What the exercise asks: Only one span of the listing below is wanted: the lines from the one with "hide_parts(*nodes)" through the one with "return quads", reproduced exactly, both ends kept.

(3D code data)
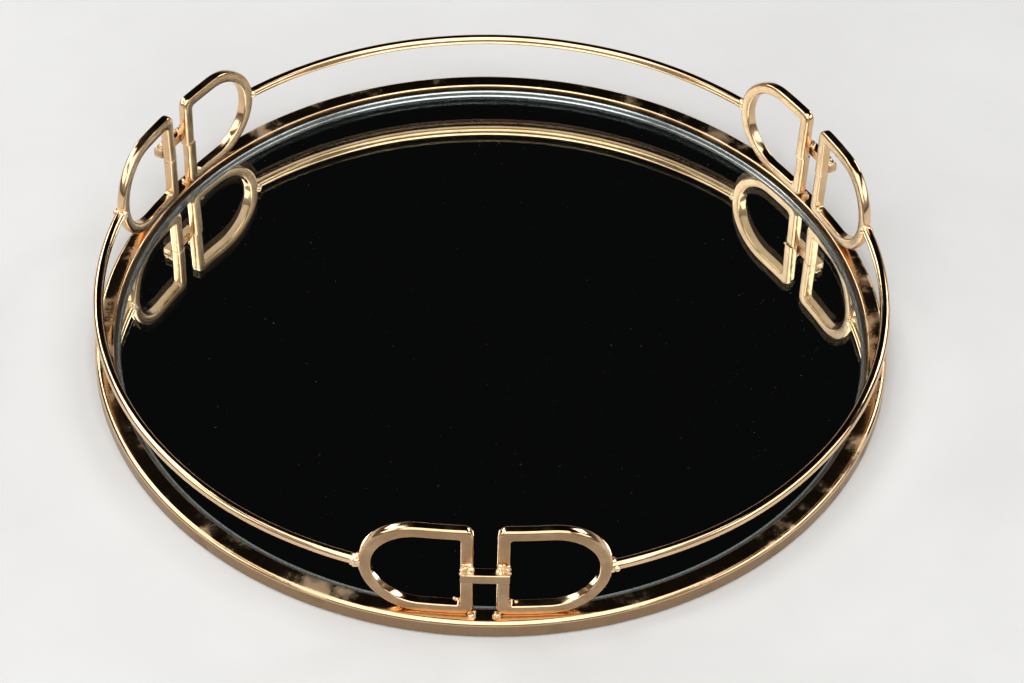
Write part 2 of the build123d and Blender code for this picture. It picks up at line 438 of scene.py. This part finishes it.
def steel_material():
    """Plain steel sheet with rolling lines and light rust blooms."""
    material, tree, shader = new_material("floor_steel", Metallic=1.0)
    place = object_place(tree)
    rolled = noise_at(tree, scaled(tree, place, (30, 1500, 1)), 1, 5, 0.6)
    bloom = noise_at(tree, place, 60, 5, 0.6)
    colour = two_tone(tree, rolled, steel_dark, steel_light)
    rust = remap(tree, bloom, (0.64, 0.78), (0.0, 0.5))
    set_colour(tree, shader, blend_colours(tree, rust, colour, rust_brown))
    set_roughness(tree, shader, remap(tree, rolled, noise_span, (0.26, 0.46)))
    bumped(tree, shader, [(rolled, 0.03)])
    return material


def foam_material():
    """White closed-cell mounting tape."""
    material, tree, shader = new_material("foam_tape", Roughness=0.9)
    inputs = {"Vector": object_place(tree), "Scale": 1400.0}
    cells = make(tree, "TexVoronoi", inputs).outputs["Distance"]
    middle = remap(tree, cells, (0.0, 0.7), full)
    set_colour(tree, shader, blend_colours(tree, middle, foam_dark, foam_light))
    bumped(tree, shader, [(cells, 0.2)])
    return material


def felt_material():
    """Black needled felt: matted fibres, paler lint and a soft sheen."""
    values = {"Roughness": 0.95, "Sheen_Weight": 0.5, "Sheen_Roughness": 0.5}
    material, tree, shader = new_material("black_felt", Specular_IOR_Level=0.2, **values)
    place = object_place(tree)
    fibres = noise_at(tree, scaled(tree, place, (1, 3, 1)), 900, 6, 0.75)
    mats = noise_at(tree, place, 160, 4, 0.6)
    lint = noise_at(tree, scaled(tree, place, (6, 1, 1)), 420, 2, 0.5)
    colour = two_tone(tree, fibres, felt_dark, felt_light)
    specks = remap(tree, lint, (0.76, 0.80), (0.0, 0.5))
    set_colour(tree, shader, blend_colours(tree, specks, colour, lint_grey))
    bumped(tree, shader, [(mats, 0.4), (fibres, 0.3)])
    return material


def floor_material():
    """Pale matt studio floor with a very faint mottle."""
    material, tree, shader = new_material("studio_floor", Roughness=0.75)
    mottle = noise_at(tree, object_place(tree), 9, 5, 0.6)
    set_colour(tree, shader, two_tone(tree, mottle, floor_dark, floor_light))
    return material


# -------- unevenness
# Each kind is (depth, size of its features, seed), in millimetres.
rim_ripple = (0.03, 14, 3)
rim_burr = (0.16, 0.9, 9)
plate_wave = (0.02, 40, 5)
felt_lumps = (0.05, 2.2, 11)
felt_fray = (0.175, 1.1, 13)
link_ripple = (0.035, 7, 0)
link_dents = (0.015, 2.2, 2)
crossbar_ripple = (0.03, 5, 0)
rail_sway = (0.14, 33, 0)
rail_lift = (0.12, 41, 3)
wire_wear = (0.02, 5, 5)
braze_lumps = (0.12, 0.9, 4)
braze_grain = (0.05, 0.4, 6)
burr_reach = 1.3 * MM  # up from the ring's lower edge
fray_reach = 0.6 * MM  # in from the felt's cut edge

# Seeds that keep the noise and the beads of the pieces apart.
link_seed, side_seed = 17, 5
crossbar_seed, rail_seed, bead_seed = 40, 90, 50
braze_seeds = {"rail": 60, "seam": 90, "crossbar": 70, "foot": 80}


# -------- mesh helpers
sharp_angle = math.radians(32)  # a sharper edge stays hard


def new_object(name, data):
    """Object in the scene, at the origin."""
    made = bpy.data.objects.new(name, data)
    bpy.context.scene.collection.objects.link(made)
    return made


def finish_piece(name, mesh, nodes, materials):
    """Turn a mesh into a shown piece that stands for CAD nodes and rides on the part."""
    for material in materials:
        mesh.materials.append(material)
    piece = new_object(name, mesh)
    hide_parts(*nodes)
    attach(piece, "root")
    return piece


def mesh_from(name, points, faces):
    """Smooth-shaded mesh with outward normals and hard edges only where it turns sharply."""
    mesh = bpy.data.meshes.new(name)
    mesh.from_pydata([tuple(point) for point in points], [], faces)
    form = bmesh.new()
    form.from_mesh(mesh)
    bmesh.ops.recalc_face_normals(form, faces=form.faces)
    form.to_mesh(mesh)
    form.free()
    mesh.shade_smooth()
    mesh.set_sharp_from_angle(angle=sharp_angle)
    return mesh


def ring_of_quads(first, second, count, closed=True):
    """Quads between two rows of points that start at the given indices."""
    quads = []
    for j in range(count if closed else count - 1):
        following = (j + 1) % count
        quads.append((first + j, first + following, second + following, second + j))
    return quads


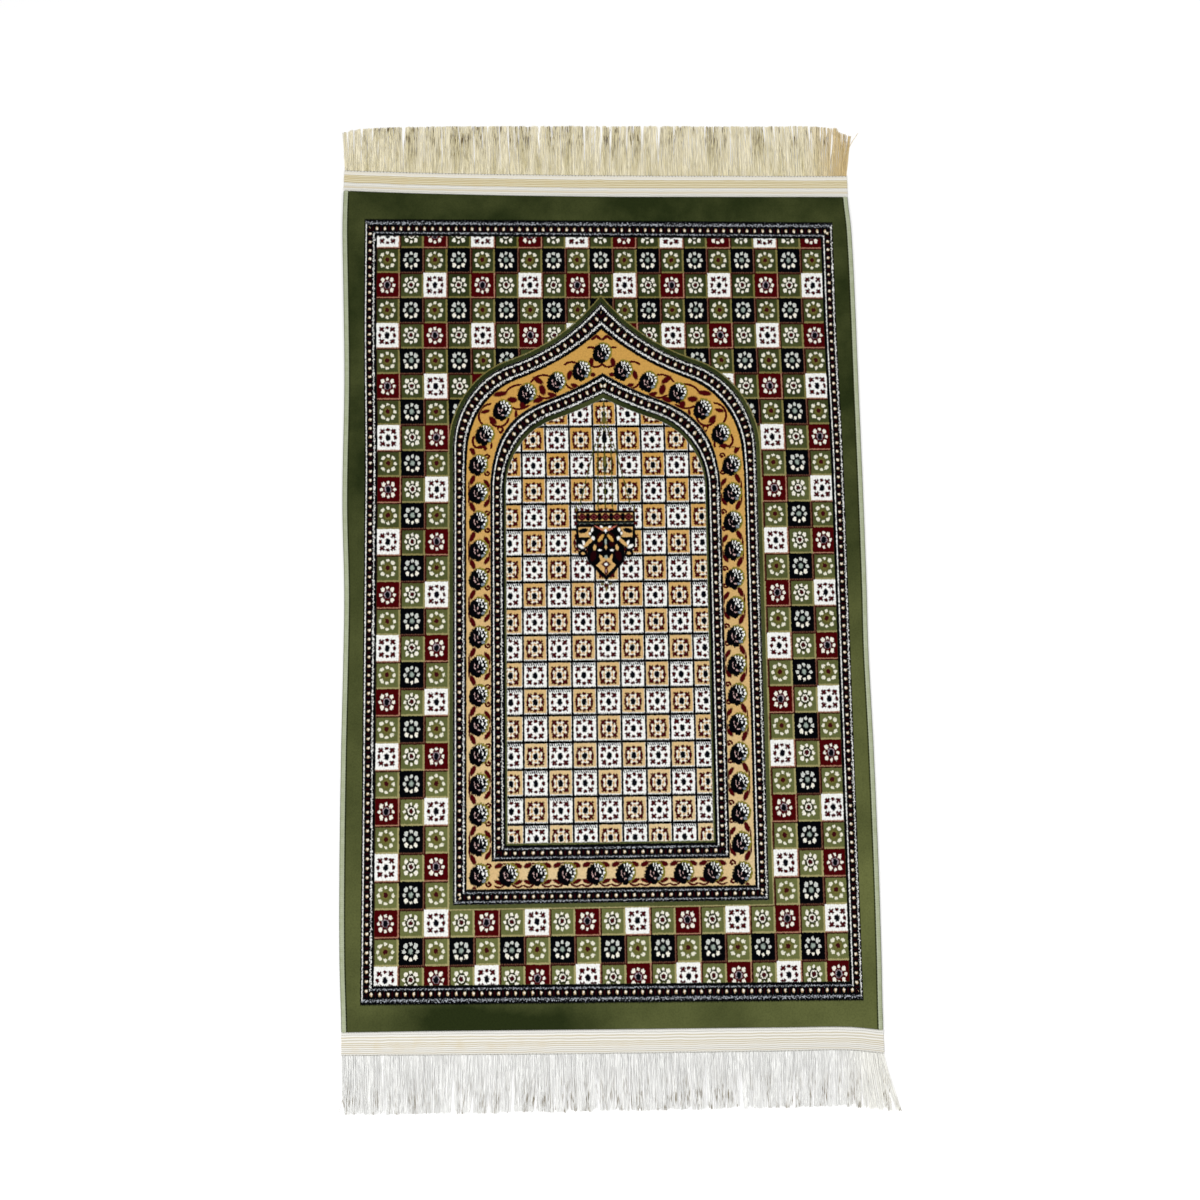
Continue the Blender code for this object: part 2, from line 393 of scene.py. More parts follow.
# depths inside the arch's outer edge: where the ground outside it ends, the gold, the stripe
# round the field and the field, and the middles of the guard stripes, first the rug's own
GROUND_END = -4.7
GOLD_START, GOLD_END = 17.5, 48.5
FIELD_STRIPE_END, FIELD_START = 67.0, 69.3
RUG_MIDDLE, BAND_MIDDLE, FIELD_MIDDLE = 7.5, 8.3, 57.7
# from the one outline to the other, depths count from BAND_START over BAND_WIDTH, wherever the
# two are LEAST_BAND or more apart
BAND_START, BAND_WIDTH, LEAST_BAND = 3.2, 60.8, 30.0
# half width and spring line of an outline, its first circle as x, y, radius and turn, and its
# second as x, y and radius, all with heights shrunk until the cells are nearly square
SHRINK, FOOT_SHRINK = 1 / 1.096, 0.914
OUTER_ARCH = (196.8, 178.3, (88.4, 178.3, 108.4, 72.7), (203.0, 546.0, 276.7))
INNER_ARCH = (136.0, 130.6, (39.9, 130.6, 96.1, 72.5), (224.7, 716.0, 517.7))
OUTER_FOOT, INNER_FOOT = 386.1, 319.6   # how far below the middle the outlines end
CURVE_INSET = 4.0           # the way round a curve is measured this far inside it


def dyed(red, green, blue):
    """A yarn's colour from how it looks in this light, as screen values of 0 to 255."""
    def linear(value):
        value /= 255.0
        return (value / 12.92 if value <= 0.04045 else ((value + 0.055) / 1.055) ** 2.4) / LIGHT
    return (linear(red), linear(green), linear(blue), 1.0)


# the pile's green where its painted sheen is least, and where it is most
DARK_GREEN = dyed(42, 50, 24)
LIGHT_GREEN = dyed(110, 115, 68)
OLIVE = dyed(118, 110, 58)
# the olive edging where its painted sheen is most
LIGHT_OLIVE = dyed(170, 162, 112)
DARK_OLIVE = dyed(100, 95, 44)
HEART_OLIVE = dyed(44, 46, 24)
RIM_OLIVE = dyed(126, 120, 44)
BLACK = dyed(5, 6, 9)
NAVY = dyed(18, 20, 34)
EYE_NAVY = dyed(8, 9, 16)
DARK_RED = dyed(66, 9, 14)
GUARD_RED = dyed(34, 5, 9)
LINE_RED = dyed(50, 16, 12)
RED = dyed(72, 6, 9)
VINE_RED = dyed(72, 8, 12)
CREAM = dyed(247, 243, 228)
PETAL_CREAM = dyed(238, 234, 214)
WHITE = dyed(252, 252, 248)
ICE = dyed(206, 211, 220)
TAN = dyed(190, 160, 120)
EYE_OLIVE = dyed(126, 116, 58)
EYE_RED = dyed(62, 16, 20)
GREY = dyed(158, 172, 162)
DULL_CREAM = dyed(208, 212, 206)
RED_GREY = dyed(182, 168, 176)
PINK = dyed(206, 172, 168)
SALMON = dyed(196, 112, 92)
BLUE_GREY = dyed(128, 140, 150)
BROWN = dyed(112, 74, 58)
PINK_TAN = dyed(170, 122, 98)
GOLD = dyed(212, 163, 84)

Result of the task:
    hide_parts(*nodes)
    attach(piece, "root")
    return piece


def mesh_from(name, points, faces):
    """Smooth-shaded mesh with outward normals and hard edges only where it turns sharply."""
    mesh = bpy.data.meshes.new(name)
    mesh.from_pydata([tuple(point) for point in points], [], faces)
    form = bmesh.new()
    form.from_mesh(mesh)
    bmesh.ops.recalc_face_normals(form, faces=form.faces)
    form.to_mesh(mesh)
    form.free()
    mesh.shade_smooth()
    mesh.set_sharp_from_angle(angle=sharp_angle)
    return mesh


def ring_of_quads(first, second, count, closed=True):
    """Quads between two rows of points that start at the given indices."""
    quads = []
    for j in range(count if closed else count - 1):
        following = (j + 1) % count
        quads.append((first + j, first + following, second + following, second + j))
    return quads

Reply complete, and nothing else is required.